Lessons from Seth Godin on Education [Pt. 1]

education

Launched in 2017, Akimbo is a podcast from best-selling author (and marketing/start-up/education/creativity thought leader) Seth Godin. In the podcast, Seth covers a wide variety of topics, ranging from bootstrapping and entrepreneurship to the economy to marketing. The show is currently in its second season and continues to maintain its reputation of “100% organic and handmade.”

Back in 2012, Seth gave a speech about the state of education in Brooklyn, New York, at a TEDxYouth event. (You can watch a recording below.) A few weeks ago, he re-published the audio of this talk as a new episode of Akimbo and followed it up by addressed several listeners’ questions about the future of education (and what we can do to improve it).
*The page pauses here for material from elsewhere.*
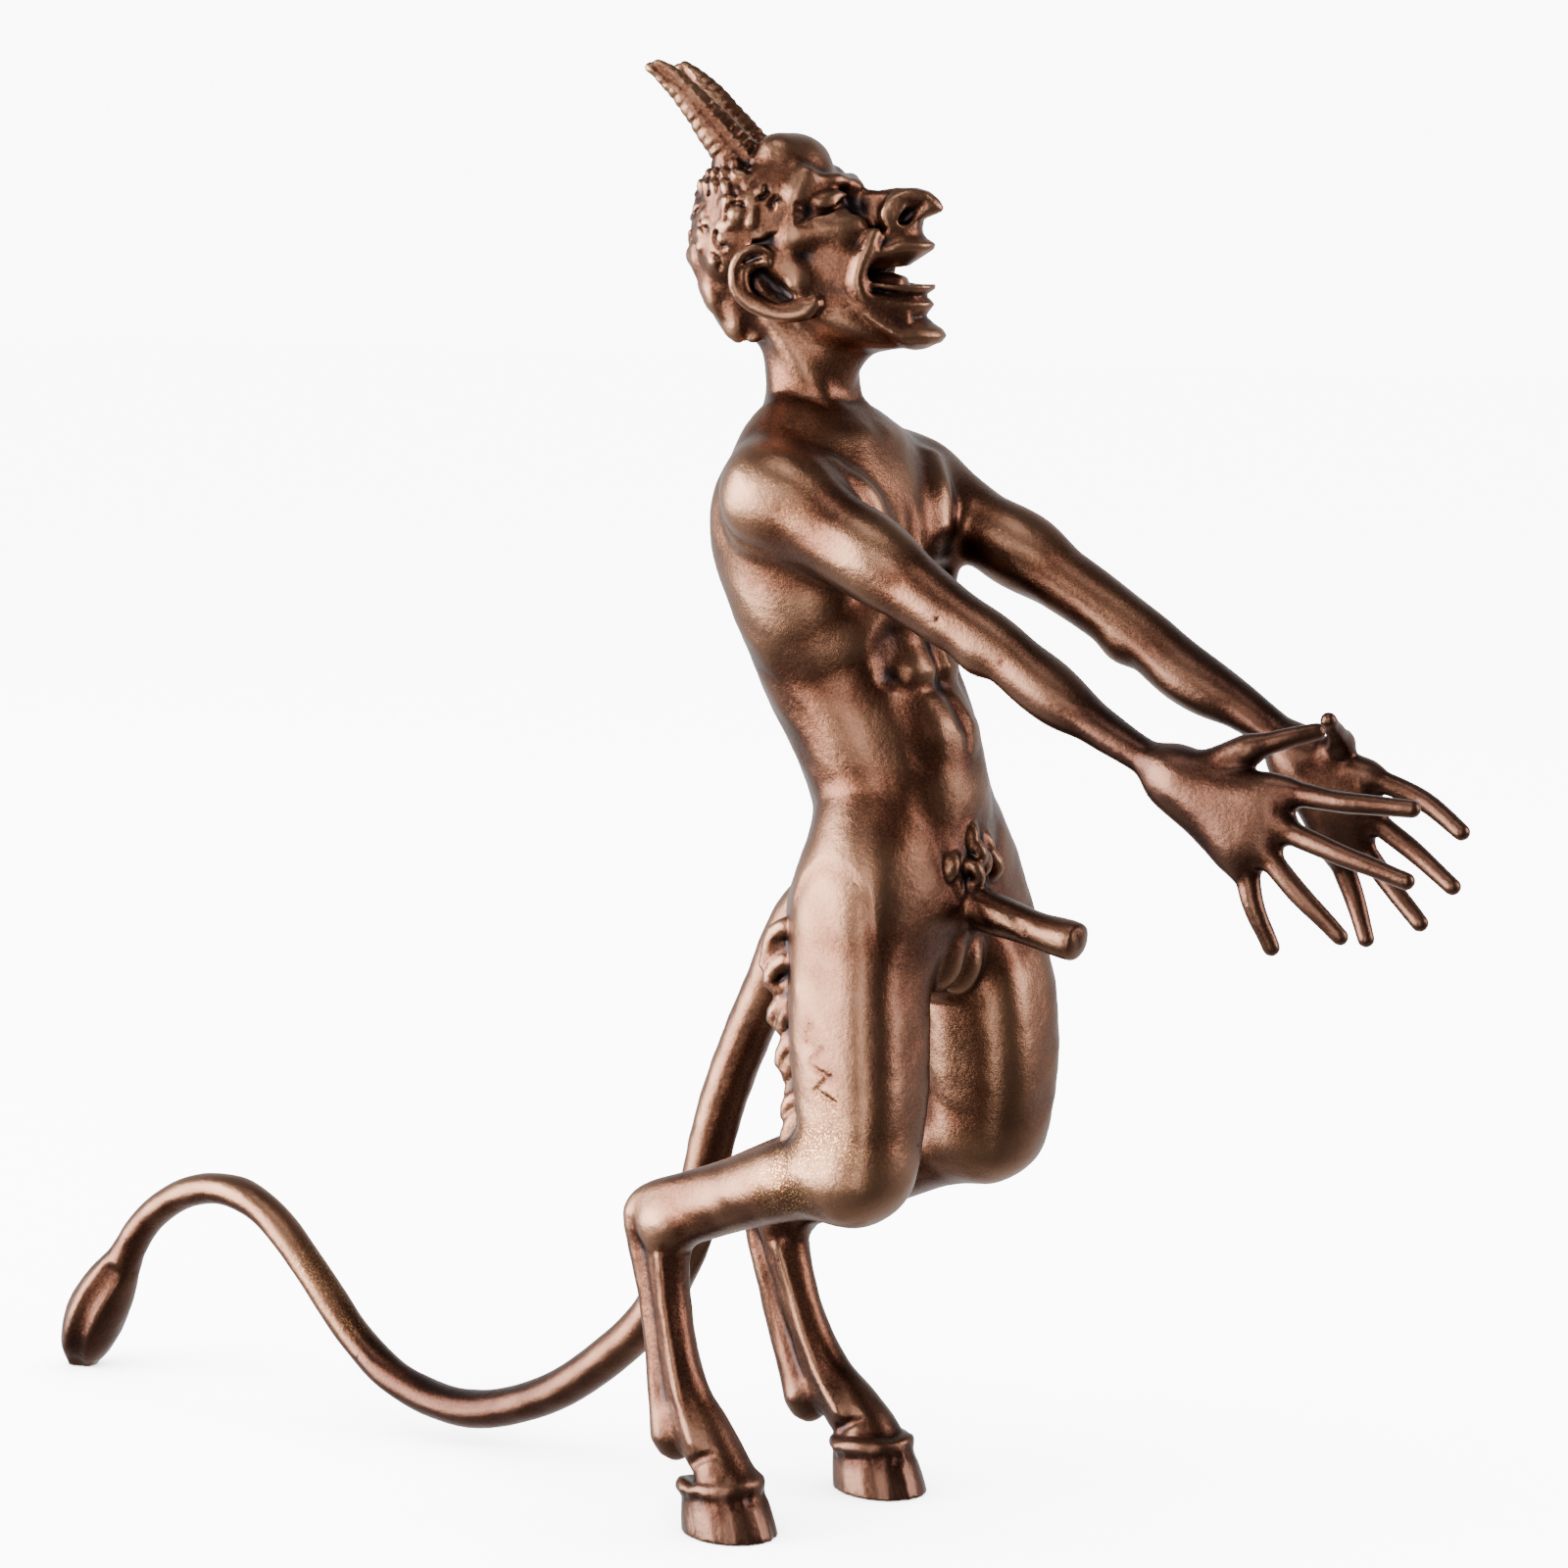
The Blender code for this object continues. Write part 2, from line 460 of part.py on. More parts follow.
def cut_mouth(target):
    """The open mouth: a wedge running back from the parted lips to the corners."""
    bm = bmesh.new()
    place = head_place()
    outline = [(7.5, 205.4), (12.6, 206.9), (16.4, 208.0), (25.0, 210.0), (25.0, 203.4), (12.6, 204.0)]
    near = [bm.verts.new(lean(place @ Vector((s, -9.4, z))) * UNIT) for s, z in outline]
    far = [bm.verts.new(lean(place @ Vector((s, 9.4, z))) * UNIT) for s, z in outline]
    bm.faces.new(near)
    bm.faces.new(list(reversed(far)))
    for k in range(len(outline)):
        n = (k + 1) % len(outline)
        bm.faces.new((near[n], near[k], far[k], far[n]))
    bmesh.ops.recalc_face_normals(bm, faces=bm.faces)
    cutter("mouth_cutter", bm, target=target)


def cut_floor(target):
    """Take off what is below the floor, so the soles and the tip of the tail are flat."""
    bm = bmesh.new()
    size = STATUE_HEIGHT * 3
    bmesh.ops.create_cube(bm, size=size, matrix=Matrix.Translation((0, 0, -size / 2)))
    cutter("floor_cutter", bm, target=target)


def bronze():
    material = bpy.data.materials.new("bronze")
    material.use_nodes = True
    shader = material.node_tree.nodes["Principled BSDF"]
    shader.inputs["Base Color"].default_value = (0.165, 0.082, 0.040, 1)
    shader.inputs["Metallic"].default_value = 1.0
    shader.inputs["Roughness"].default_value = 0.34
    return material


def build():
    for old in list(bpy.data.objects):
        bpy.data.objects.remove(old)
    bm = bmesh.new()
    build_torso(bm)
    build_sex(bm)
    build_arms(bm)
    build_leg(bm, THIGH_RIGHT, SHANK_RIGHT, CANNON_RIGHT, HOOF_RIGHT_X, -1)
    build_leg(bm, THIGH_LEFT, SHANK_LEFT, CANNON_LEFT, HOOF_LEFT_X, 1)
    build_fur(bm)
    build_tail(bm)
    build_head(bm)
    build_hair(bm)
    mesh = fuse(bm)
    carve(mesh)
    mesh.name = "faun"
    faun = bpy.data.objects.new("faun", mesh)
    bpy.context.collection.objects.link(faun)
    mesh.materials.clear()
    mesh.materials.append(bronze())
    smooth_skin(faun)
    cut_mouth(faun)
    thin = faun.modifiers.new("thin out", "DECIMATE")
    thin.ratio = MESH_SHARE
    cut_floor(faun)
    bpy.context.view_layer.update()
    seen = faun.evaluated_get(bpy.context.evaluated_depsgraph_get())
    corners = [Vector(v.co) for v in seen.data.vertices]
    middle_x = (min(c.x for c in corners) + max(c.x for c in corners)) / 2
    middle_y = (min(c.y for c in corners) + max(c.y for c in corners)) / 2
    for thing in bpy.data.objects:
        thing.location = (-middle_x, -middle_y, 0)
    return faun


build()
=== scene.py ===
"""The looks of the bronze faun: one finely modelled mesh over the CAD solid, its patina with painted shade
in its hollows, and a studio.

The figure is modelled like a wax for casting. Lumps and limbs are signed distances on a grid of
fine voxels, blended softly into each other, carved, and turned into a mesh. All shapes are written
in the pose frame: 240ths of the statue's height, +X ahead, +Y to its left, the hooves about the
origin. The last step leans the body and lays it over the CAD box.
"""
import math

import bpy
import numpy as np
from mathutils import Matrix, Vector


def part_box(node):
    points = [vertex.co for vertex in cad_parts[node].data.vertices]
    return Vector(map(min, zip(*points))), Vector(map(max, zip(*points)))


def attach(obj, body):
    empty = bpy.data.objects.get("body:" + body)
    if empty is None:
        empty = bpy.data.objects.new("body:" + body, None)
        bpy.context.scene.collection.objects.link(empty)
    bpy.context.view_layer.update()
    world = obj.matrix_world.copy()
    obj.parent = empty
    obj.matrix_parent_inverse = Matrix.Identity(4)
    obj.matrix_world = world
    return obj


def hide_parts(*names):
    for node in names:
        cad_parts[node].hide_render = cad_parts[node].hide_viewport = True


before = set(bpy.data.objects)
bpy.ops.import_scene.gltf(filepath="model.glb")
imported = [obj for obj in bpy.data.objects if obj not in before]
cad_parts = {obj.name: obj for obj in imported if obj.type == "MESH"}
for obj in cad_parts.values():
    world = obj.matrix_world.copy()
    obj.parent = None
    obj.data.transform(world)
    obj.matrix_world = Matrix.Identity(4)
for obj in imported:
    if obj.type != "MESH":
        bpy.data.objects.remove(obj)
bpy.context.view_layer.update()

# Sizes
STATUE_HEIGHT = 0.240
UNIT = STATUE_HEIGHT / 240
GRAIN = 0.36                    # voxel of the wax, in units
TRIANGLES = 194000              # most triangles of the finished mesh
FAR = 9.0                       # distance that stands for far outside
ALL_ROUNDS = 2                  # rounds of easing: everywhere, and on bare skin
SKIN_ROUNDS = 24
SEED = 7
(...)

I am a huge fan of Seth Godin and a loyal reader of his blog (along with many of his books), but I had never come across his TEDxYouth speech. After listening to the audio via Akimbo, I was absolutely blown away by his thinking and the way in which he seamlessly breaks down some of the biggest hurdles standing in the way of reforming the public education system in America.

After listening to both episodes several times, here is the first portion of my top takeaways. (You can listen to both episodes here. Part two of my learnings will be published next week.)


“What is school for? I don’t think we are answering that question; I don’t even think we are asking that question. Everyone seems to think they know what school is for, but we are not going to be able to make anything happen until we all agree how we got here and where we are going.” The goal of Seth’s speech at TEDxYouth was to put this simple question — “what is school for?” — into the head of every member of the audience and help them think about it. He goes on to describe what school “used to be for”: teaching respect and obedience.

Standardized testing is an abomination. When Frederick J. Kelly invented the multiple-choice test in 1914, he was addressing a national crisis. Around the time of World War I, our country had a huge influx of new students because of the expanded school day to include high school, and thus we had a need “to sort out students.” So, Kelly invented the standardized test. But even when the emergency was over and he “gave it up” ten years later, he was ostracized and lost his job. He was removed as president of a university because he “dared to speak up against a system that was working.”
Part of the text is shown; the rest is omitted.